Communication design is at a very exciting crossroads, and understanding that interactive projects like this can potentially “arrest the escalating problems of the man-made world” and transform our unsustainable way of life into one that can “reconfigure our most basic understanding of human consciousness and how to live harmoniously in a healthy and sustainable ecosphere” is very stimulating. [6] Asking us to design not just a website or an app, but a website or app that can help transform the world into a better place added an exciting element of responsibility to the project. It forced us to think about the environment we have and the environment we want, and challenged us in inspiring ways as designers and citizens. Re-appropriating Jane Jacob’s earlier mentioned sentiments on cities, design has the capability of providing something for everyone only when it is created by everyone.
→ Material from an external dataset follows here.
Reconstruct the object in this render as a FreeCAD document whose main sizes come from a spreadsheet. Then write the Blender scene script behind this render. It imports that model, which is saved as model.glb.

Embracing co-creation in design can help this practice make lasting positive changes for our global community.

Acknowledgements

I would like to thank my classmates for being such a source of inspiration to me, and Deb Shackleton for providing guidance and support.

References

  • [1]   Marche. S. Is Facebook making us lonely? The Atlantic Magazine (2012). Retrieved from: http://www.theatlantic.com/magazine/archive/2012/05/is-facebook-making-us-lonely/308930/.
  • [2]   Koskinen, I., Zimmerman, J., Binder, T., Redstrom, J., Wensveen, S. Design Research Through Practice: From the Lab, Field, and Showroom, Morgan Kaupmann, 2011.
  • [3]   Greenwald, R. The lifecylce of a ‘\cool’ neighborhood. The Atlantic Cities (2012). Retrieved from: http://www.theatlanticcities.com/arts-and-lifestyle/2012/09/lifecycle-cool-neighborhood/3280/.
  • [4]   Marquart, E. Microblog
  • [5]   Poll paints Vancouver as less than friendly or inclusive. The Huffington Post (2012). Retrieved from: http://www.huffingtonpost.ca/2012/06/18/poll-paints-vancouver-as-_n_1607678.html.
  • [6]   Sanders, E.B.N. and Stappers, P.J. Co-Creation and the new landscapes of design. in Sanders, E.B.N. and Stappers, P.J. ed. Co–Creation and the New Landscapes of Design, 2008, 1–6.